In sketches, we know that the trim tool is pretty darn versatile. It can also do the functions of the extend tool (see:
What I was too dim to recognize was - just as the trim tool will 'extend' - or make a line longer- when you click and drag a sketch element, clicking and dragging a sketch element with the trim tool is also a really, really handy way to make the line shorter!
This is going to be really hard to describe because it is so visual in nature, but I'll give it a try:
Draw a vertical line (line 1) Draw a horizontal line (line 2) that crosses the vertical line. Make the left endpoint of line 1 significantly away from line 2. Make the right endpoint of line 1 just a tiny little distance away from line 2 (go ahead and add a dim if you need to - make it a few thousandths) This situation happens frequently in every day design - one line is just a little too long and needs to be trimmed back *(see footnote 1). What I've been doing for years, like a sucker, is zooming in really tight so I can select the section of line 1 that projects to the right of line 2 so I can click it with the trim tool to trim it back.

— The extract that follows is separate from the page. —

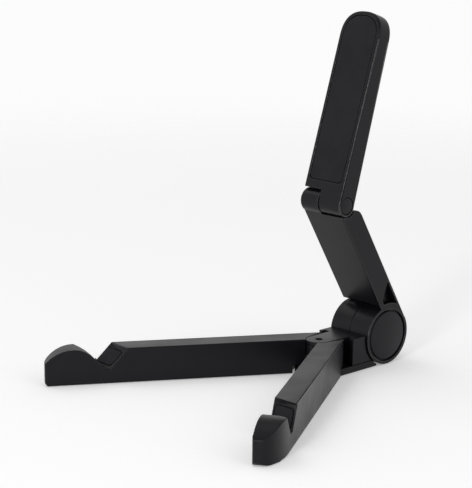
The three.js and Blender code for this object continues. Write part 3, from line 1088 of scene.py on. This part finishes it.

I just recently stumbled across the fact that I can click-hold the long section of line one (to the left of line 2), and drag that to line 2, and the tiny little spot to the right of line 2 will go away. Hey - an 'extend' that makes the line shorter, and I don't have to waste any time zooming in on anything! What's extra cool is that it (of course!) also works when you click drag to model edges and external sketch elements, and automatically adds a coincident relationship too.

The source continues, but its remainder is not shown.